Let’s break the Hyperflex system !

In the lab there is a 5 node Hyperflex cluster up and running. Everything is healthy and the system is almost for 60% filled, so that is closer to a real test then a lab test. There are several ways to break the cluster and I choose the easiest one. Just power down one random server and see what happens.

If you want to know more about the Auto Healing feature of Hyperflex :

Summary :

Auto healing kicks in after 2 hours when a node is missing of the Cluster. The cluster is Online, but got a status “Unhealty”. The time of Auto Healing depends of the size and amount of data on your cluster. In my case with a cluster filled of about 50% the repair time is about 3 hours. During these hours the system can still be used without any problems !

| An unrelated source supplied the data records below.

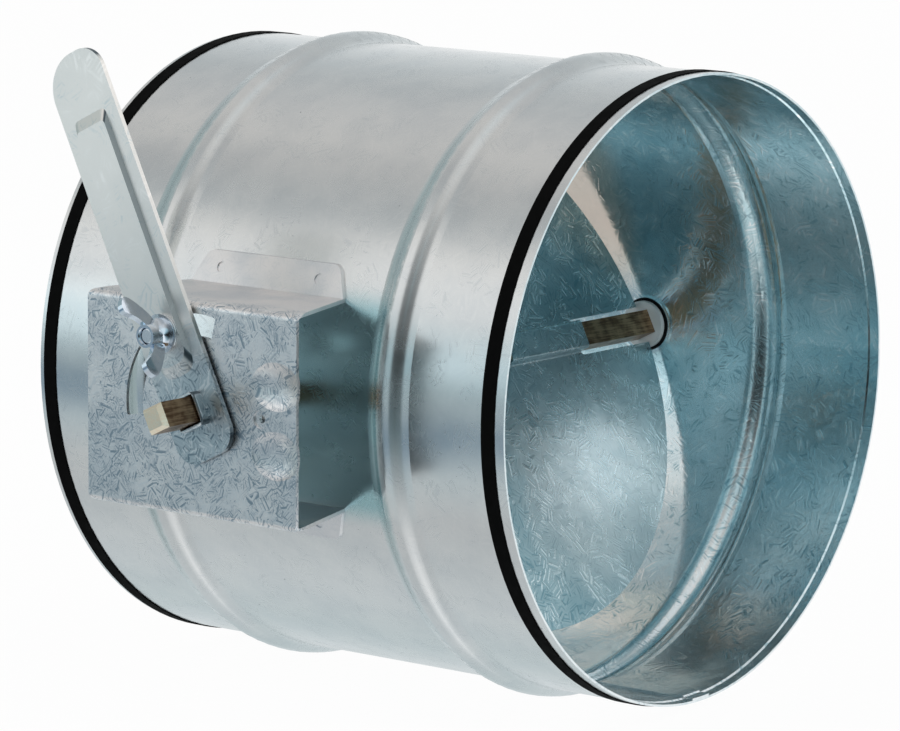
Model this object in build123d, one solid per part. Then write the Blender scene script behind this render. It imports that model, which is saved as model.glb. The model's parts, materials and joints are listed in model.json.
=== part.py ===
from build123d import *
import math
import os

# Volume control damper for a DN 250 round duct, in millimetres.
# The origin is where the duct axis (X) crosses the blade shaft axis (Y).
# +X is the outlet end, -Y the side with the operating handle, +Z is up.

# ---- casing ----
duct_radius = 124.3          # outside of the spigot, fits inside a 250 mm duct
duct_sheet = 0.9             # galvanised sheet of the casing
duct_length = 235.0
bead_offset = 62.0           # centre of each rolled bead from the middle
bead_width = 20.0
bead_height = 4.0
seam_angle = -91.0           # where the longitudinal lap starts, seen along the duct
seam_width = 11.0            # how far the lap runs round the casing

# ---- duct gaskets ----
gasket_width = 6.5
inlet_gasket_inset = 1.9     # of each gasket from the end of its spigot
outlet_gasket_inset = 4.2
gasket_height = 0.5          # how far the rubber stands proud
gasket_groove = 0.6          # depth of the groove rolled for the rubber

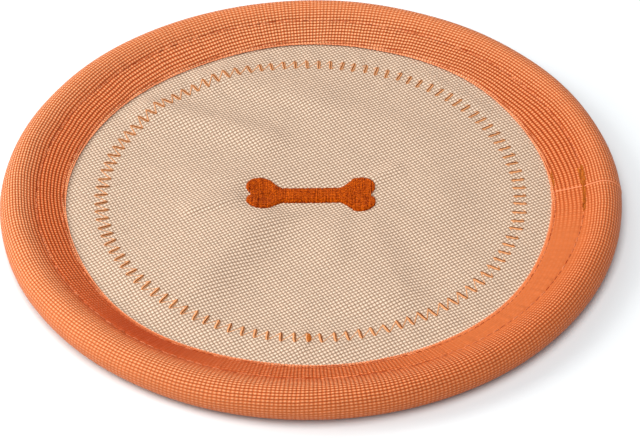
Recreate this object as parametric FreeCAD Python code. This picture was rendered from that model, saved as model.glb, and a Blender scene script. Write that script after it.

Proof that the system is Healthy :

Before I am going to break it, let me show you that the system is a healthy cluster. There are about 200 VM’s running on it with HDParm. See other post.

Although the https://<HX Cluster IP Address>/ui is still under Tech Preview, I am using it to show some things in an easy way.

I can see all 5 servers are not having any problems.

So that you see that the system is working like a normal cluster the next step will be :

And now we break the Hyperflex Cluster :

This can be done is various ways. Nice on, or just power it off. Not gracefully of course otherwise it isn’t a test.

Unhealthy isn’t it ?

Shutting the server down without any grace will make the HX Cluster unhealthy right away.

In vCenter you can also see that the cluster is unhealthy.

Also on the Dashboard of the UI you see a big red cross which indicates that something isn’t right… right ?

The unhealthy system is also noticed in the Alarms.

And we can’t get any details of the HX5 server, because it’s powered off.

In the events we see the time when the cluster became Unhealthy.

Waiting for 2 hours :

The system is still online, but unhealthy. Autohealing is turned on, but it will kick in after 2 hours of node missing. It could be possible that the node is having maintenance or something. So we will patiently.

Autohealing is in progress :

Yeah. You will see it’s in progress. The user won’t notice a thing. The system is up and running all the time with all the data on it.

If you click the blue “I” icon you will see :

You can see how far the process is. “Time remaining before current healing operations finished” is a wrong sentence ! It’s the time that the system is busy with the Auto Healing Process.

With UCS Performance Manager I can see all the bandwidth that’s being used at the links from and to the HX Systems. When Auto Healing is busy, yeah, there is some more traffic, because we copy all the blocks instead of regenerate it.

Cluster is healthy again :

Just sit back and be patient. The Hyperflex system can take care of itself and after some hours, the system is Healthy again. You will notice in my example that we still have 1 node failure tolerance left !

In the Events you will see the time when the system is healthy again.

Although we do have an Online and Healthy system again, because the system is pretty full, there is no room for Auto Healing when another node is failing again.

The best way to solve this is to expand the cluster again with a node.

Pretty Cool, huh ? If you have any comments or questions, please ask.

8 thoughts on “Testing Cisco Hyperflex Auto Healing”

Louie

October 29, 2017 at 10:44 pm

I dont know if this still is part of the test. Haha. Would like to ask if all your running VM has migrated from the node that you shutdown to another node? Thanks! 🙂
- Joost van der Made
  
  November 15, 2017 at 4:34 pm
  
  Hello,
  
  Yes, they were migrated.
Rahul Katyal

November 14, 2018 at 4:28 pm

Hi Joost,

very well explained !!

But want to know that how much cluster capacity is reduced since one node gets failed?
and can we kick the cluster healing manually instead of waiting for 2 hours. for auto healing?
- Joost
  
  November 14, 2018 at 9:39 pm
  
  Yes, the capacity is reduced and with the HX Connect or API you can start self healing.
Saurabh

November 14, 2018 at 4:34 pm

Hey Joost !

what happens to the cluster capacity when a node is down?
- Joost
  
  November 14, 2018 at 9:38 pm
  
  The capacity is less then during normal operation. So you will get up to 70% filled space (with a 4 node cluster) and when 1 node is failing, you almost got now a system that’s filled up to 90%
Ali

March 30, 2019 at 4:56 pm

Hi Joost,
Thanks for the write up and the youtube Videos !

Just have one question in mind, we recently 4 new HFX nodes, we will create a new cluster, however one of the node power state is shown ON, which the rest are shown Off.

How to change the power state to OFF ? as i need to run Platform controller wizard to bring these servers up.

Appreciated your input on this !
- Awesome - I Am Joost
  
  May 15, 2019 at 10:22 pm
  
  You can use the UCS-Manager to power the server off.